By providing an enclosed space gardeners and food growers can take advantage of the warmer temperatures a polytunnel offers as well as the protection from the worst of the elements it provides. 

Selecting Your Polytunnel Site

Polytunnels come in all shapes and sizes, allowing you to find the right one for your garden or allotment space. You will want to ensure the site where you erect the polytunnel is level and fairly well protected from the wind if possible.

Look to have one side of the polytunnel facing the direction of the prevailing wind rather than having this gusting in through the doors. It is also best to avoid locating a polytunnel beneath or too close to trees to avoid damage from falling branches.

Finally, make sure there is at least a one meter space all around the perimeter of the tunnel’s ‘footprint’ to give you manoeuvring room to make its construction easier.

Before You Begin

In the flush of excitement on delivery of your brand new polytunnel there is the urge to crack on and get it built. However, take a deep breath and first make sure all the pieces which should be included are included.

Lay out all the kit and tick each item off against the manufacturer’s list of contents. Take a little time to look through the accompanying construction instructions to familiarise yourself with the process.

Regardless of prior DIY experience follow these instructions through the process to try and prevent any unnecessary mishaps. Then wait for a pleasant, warm day to construct your polytunnel.

As well as making the plastic covering more pliable and easier to fit, you will be more likely to take your time when the weather is favourable and less likely to try and rush the job through.

Groundwork

Although polytunnels can manage with a slight slope it is best to level off the ground as much as possible. If you are planning to grow plants directly in to the soil rather than in containers it can also be best to prepare the plot prior to constructing the tunnel.

Although the construction of polytunnels follow the same basic methods, check with the manufacturer’s instructions to see if any additional groundwork is required such as a trench around the perimeter to bury the cover to keep it tight.

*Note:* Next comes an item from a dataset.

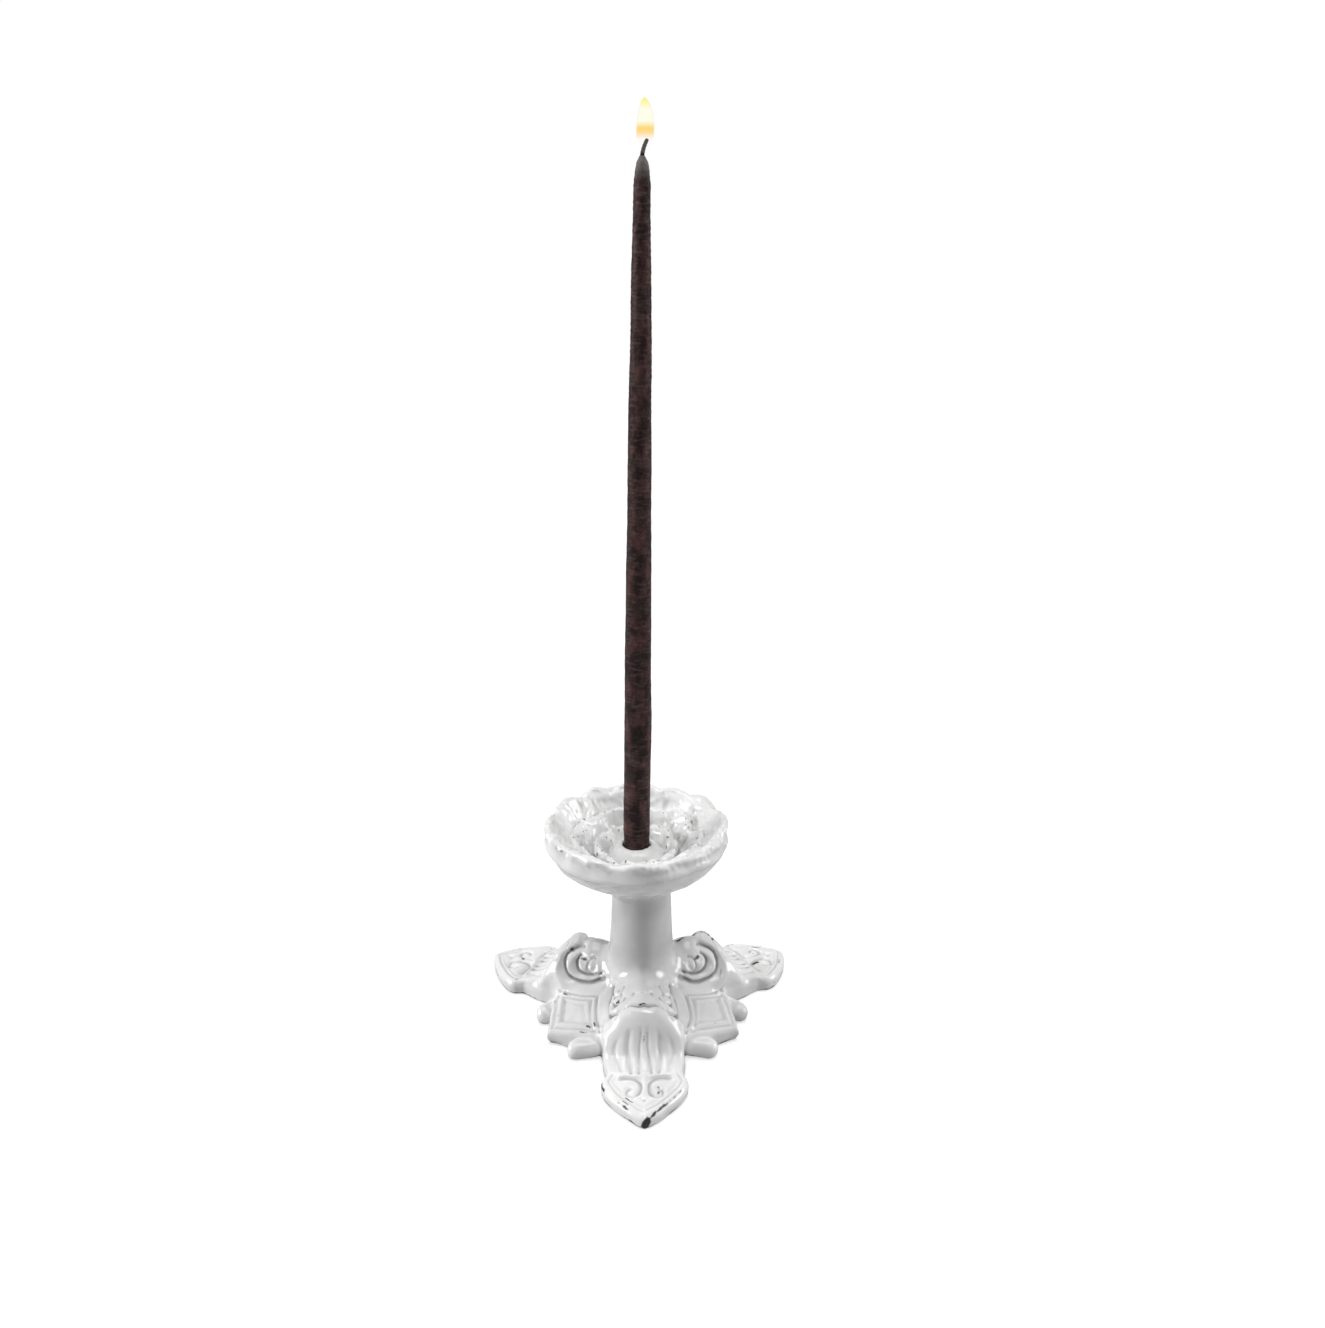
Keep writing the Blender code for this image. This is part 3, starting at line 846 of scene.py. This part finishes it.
# ---------------------------------------------------------------- worn and bare clay, and a painted contact shadow
# Strokes where dark clay shows through the glaze: the leg's direction, the stroke's points in that leg's
# frame (u, v, z) in mm, its half width and its strength
BARE_STROKES = [
    (-90, [(85.4, -0.4, 1.6), (84.9, 0.6, 3.6)], 1.6, 1.1),
    (-90, [(84.6, 1.0, 4.2), (81.6, 4.4, 5.2), (78.6, 7.4, 5.7), (76.6, 9.6, 6.0)], 0.6, 0.8),
    (-90, [(76.6, 9.6, 6.0), (72.0, 13.6, 6.2), (69.0, 15.8, 6.3)], 0.35, 0.6),
    (-90, [(79.4, -7.2, 5.0), (76.4, -9.8, 5.0)], 0.55, 0.8),
    (-90, [(76.4, -9.8, 5.0), (72.4, -13.6, 4.6), (67.4, -17.0, 4.2)], 0.45, 0.75),
    (-90, [(66.4, -17.6, 4.6), (61.4, -18.9, 5.2)], 0.7, 0.9),
    (-90, [(66.8, 5.8, 6.6), (69.4, 8.0, 6.6)], 0.42, 0.8),
    (30, [(84.6, -1.0, 3.0), (80.0, -6.4, 3.8), (75.0, -11.2, 4.2)], 0.6, 0.85),
    (30, [(75.0, -11.2, 3.0), (66.0, -17.6, 3.0)], 0.5, 0.7),
    (30, [(64.2, -3.4, 6.8), (65.4, -4.2, 6.6)], 1.15, 1.2),
    (30, [(21.0, 1.0, 30.8), (25.0, 2.6, 30.8)], 0.8, 0.9),
    (30, [(31.0, 2.4, 29.8), (34.6, 1.4, 30.6), (37.4, -1.0, 29.8), (39.0, -2.6, 28.0)], 1.0, 0.85),
    (30, [(24.6, -9.4, 25.4), (26.6, -9.0, 25.6)], 0.8, 0.7),
    (150, [(84.8, 1.0, 3.0), (79.0, 7.4, 3.6)], 0.9, 0.9),
    (150, [(77.0, 9.4, 4.4), (70.0, 15.0, 4.4)], 0.45, 0.75),
    (150, [(26.0, 9.4, 25.2), (27.8, 9.2, 25.0)], 0.7, 0.7),
    (150, [(33.6, 7.6, 27.0), (35.4, 6.4, 26.6)], 0.8, 0.8),
]


def leg_to_foot(degrees, u, v):
    """A place in a leg's frame, as x and y."""
    c, s = math.cos(math.radians(degrees)), math.sin(math.radians(degrees))
    return u * c - v * s, u * s + v * c


def bare_clay_and_contact_shade(p, bend, seed):
    """How far the dark clay shows, and how strong the painted contact shadow is, 0 to 1.

    It shows here and there on sharp edges, in the strokes and as specks on the inner petals. Round the
    edge that the foot rests on there is a dark band, partly bare clay and partly painted contact shadow.
    """
    x, y, z = p.T
    patch = wave(x, y, z, 11, seed) + 0.7 * wave(x, y, z, 4, seed + 1)
    out = 0.8 * step01(0.6, 1.2, bend) * step01(0.9, 1.4, patch)
    grain = wave(x, y, z, 2.3, seed + 5) + 0.6 * wave(x, y, z, 1.1, seed + 6)
    cup = step01(76.0, 78.0, z) * (1 - step01(30.5, 32.0, np.hypot(x - PAN_X, y)))
    out = np.maximum(out, 0.9 * step01(0.30, 0.8, bend) * step01(0.65, 1.1, grain) * cup)
    # partly bare clay and partly painted contact shadow: a dark band along the edge that the foot rests on
    out = np.maximum(out, (1 - step01(0.4, 1.3, z + 0.35 * patch)) * 0.75)
    rough = 0.30 * wave(x, y, z, 2.4, seed + 2) + 0.12 * wave(x, y, z, 1.1, seed + 3)
    for degrees, line, radius, strength in BARE_STROKES:
        points = np.array([(*leg_to_foot(degrees, u, v), h) for u, v, h in line])
        near = ((p > points.min(0) - 4) & (p < points.max(0) + 4)).all(1)
        if not near.any():
            continue
        q, best = p[near], np.full(int(near.sum()), 1e9)
        for a, b in zip(points, points[1:]):
            t = np.clip((q - a) @ (b - a) / ((b - a) @ (b - a)), 0, 1)
            best = np.minimum(best, np.linalg.norm(q - a - t[:, None] * (b - a), axis=1))
        mark = strength * (1 - step01(radius * 0.5, radius * 1.5, best + rough[near] * radius))
        out[near] = np.maximum(out[near], mark)
    return np.clip(out, 0, 1)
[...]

For accuracy’s sake use the 3,4,5 triangle method of measurement to work out the position of the framework’s ground tubing before beginning the construction.

Erecting the Frame

To put up the frame closely follow the manufacturer's instructions. Most polytunnels will require tubes to be driven in to the ground to provide stability. Generally it is best to start by erecting the horizontal elements of the frame before applying the upper parts and door frames. Provided you follow the instructions this should not be too difficult a task.

Applying the Plastic Cover and Doors

This is the part of the job where you will be better off having at least one additional work-mate to help. Best done on a wind-free day, stretch the covering across the frame and attach it at the base of the polytunnel as per the manufacturer's instructions.

The plastic cover needs to be tight without any gaps where the wind can penetrate and potentially relocate your newly acquired polytunnel elsewhere in the neighbourhood.

For this reason ensure you have enough time to complete the job in one go. On the same day you apply the plastic cover you should also fit the polytunnel doors.